Although nowadays people can make incredible music with the touch of a button or click of a mouse, a few days after AES I attended a jazz concert at New York's Birdland, and it made me realize that the magic of a live performance by a great artist is something that no technology will ever replace—but it sure can do an ever-more amazing job of capturing and reproducing it. The sound quality at Birdland was wonderful, enabling every musician to be heard with superb clarity and tonality.

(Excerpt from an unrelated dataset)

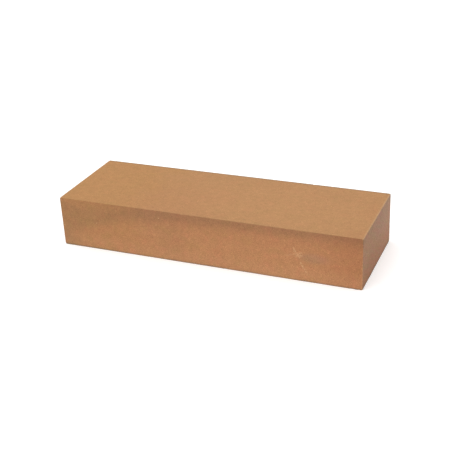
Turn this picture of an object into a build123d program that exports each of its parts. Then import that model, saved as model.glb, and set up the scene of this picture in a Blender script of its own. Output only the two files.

Audio technology really has come a long way. AES 2024 reminded me of that again and again. If I could sum it up in one moment, it would be when I listened to the incredible young woman guitarist who was playing beautiful fingerpicked chord melodies in the Adam Audio booth, sounding gorgeous through their speakers. It once again confirmed my belief that future of audio and music is in good hands.

You should have seen this guy's hands move like lightning on this DiGiCo Quantum 225 mixing console.

It all starts with the microphone: Schoeps was one of the many mic companies at AES.

It wouldn't be an AES without the Telefunken Volkswagen van, purveyor of modern and exact vintage replica mics like the classic U47.

Focusrite offered the fourth generation of their renowned and highly popular Scarlett USB recording interfaces for home and project studios.

These Grimm Audio LS1 Series loudspeakers feature an interesting upward-firing servo-controlled subwoofer, along with built-in amplification and DSP processing.

Perfect for a Pink Floyd tribute band: Froggy's Fog offered a wide variety of fog and other effects, as well as bubble machines and even scent-distribution equipment.